Base distribution: X is just a token with no inherent meaning
Invented distribution: X → jump (a new rule has been created)

This operation—creating a new distribution with modified rules—is exactly what we need for broader creative tasks like imagining physics with different constants or visualizing novel concepts.

Why Current Approaches Fail

Our analysis revealed three fundamental issues with how current models approach binding:

1. Implicit vs. Explicit Representation

Current models attempt to encode bindings implicitly in continuous hidden states. They essentially try to make the vector representation of X “similar” to the vector for “jump”. This is interpolation, not rule creation.

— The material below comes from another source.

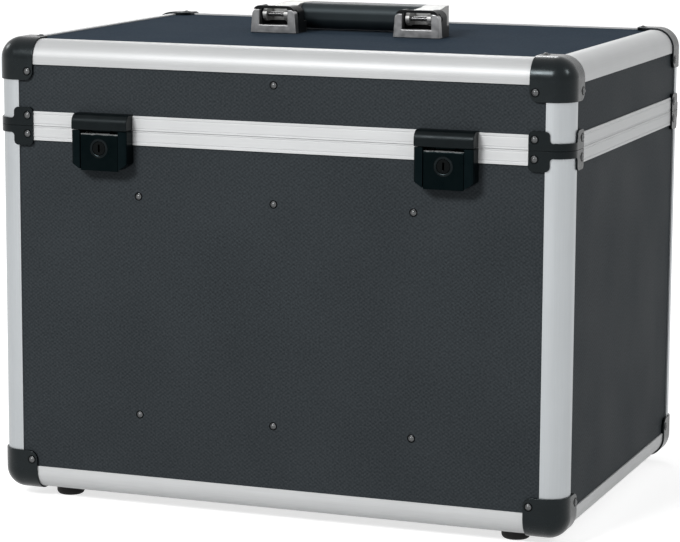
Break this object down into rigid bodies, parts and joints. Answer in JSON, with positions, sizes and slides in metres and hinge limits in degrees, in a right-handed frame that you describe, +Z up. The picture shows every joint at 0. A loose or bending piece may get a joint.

2. Gradient Flow Through Discrete Operations

True binding requires discrete operations: “X now means jump” is not a continuous transformation. Our memory networks failed because gradient descent cannot effectively learn through discrete slot assignments (argmax operations).

3. Lack of State Tracking

Models have no explicit representation of “which distribution am I currently in?” When bindings change (rebinding), models cannot track these state transitions.

Implications for Distribution Invention

This analysis suggests that distribution invention requires:

Explicit Rule Extraction: The ability to identify modifiable aspects of the current distribution
Discrete Modifications: Some cognitive operations resist continuous approximation
State Tracking: Maintaining awareness of which distribution is currently active
Hybrid Processing: Combining discrete rule manipulation with continuous execution

These are not implementation details, they appear to be fundamental requirements for any system that creates new distributions rather than interpolating within existing ones.

Proposed Architecture: Two-Stage Compiler

Based on these insights, we’re developing a Two-Stage Compiler that separates discrete from continuous operations:

Stage 1: Rule Extraction and Modification (Discrete)

Explicitly extracts variable bindings
Maintains a binding table: {“X”: jump_action, “Y”: walk_action}
Handles rebinding through temporal versioning
Guaranteed correct by construction

Stage 2: Neural Execution (Continuous)

Takes token sequence and binding table as input
Learns compositional operators (and, then, or)
Fully differentiable for end-to-end learning

This architecture makes binding an explicit first-class operation rather than an emergent property we hope arises from sufficient training.

Broader Implications

The connection between variable binding and distribution invention suggests a path toward more capable AI systems:

From Variables to Physics: If “X means jump” is distribution invention, then “gravity equals 5 m/s²” follows the same pattern—creating a new distribution with modified physical laws.
Scaling Mechanisms: The minimal cognitive operations identified (explicit rules, discrete modifications, state tracking) should apply across domains.
Theoretical Framework: This work suggests that true creative extrapolation may require fundamentally different mechanisms than current deep learning provides: specifically, the ability to perform discrete operations that create new rules rather than blend existing patterns.

Current Results and Next Steps

With explicit mechanisms, we expect to achieve >90% accuracy on variable binding tasks. More importantly, we’re developing a theoretical framework for how neural networks can think outside their training distribution.

Our immediate focus is validating the Two-Stage Compiler on progressively complex binding tasks. Following that, we plan to apply these principles to physics simulation (modifying physical constants) and visual reasoning (creating novel concept combinations).

Conclusion

What began as an investigation into a specific technical failure has revealed something more fundamental: variable binding is distribution invention in miniature. By understanding why models fail at this seemingly simple task, we’ve identified core mechanisms that may be necessary for any system that needs to think beyond its training data.

The path from “X means jump” to “imagine different physics” may be more direct than previously thought; both require the ability to explicitly modify rules and create new distributions. This insight shifts our focus from building larger models or better optimization to developing architectures with the right cognitive primitives for creative extrapolation.

Background

This work is part of our broader research program on distribution invention, exploring how neural networks can meaningfully operate outside their training distributions.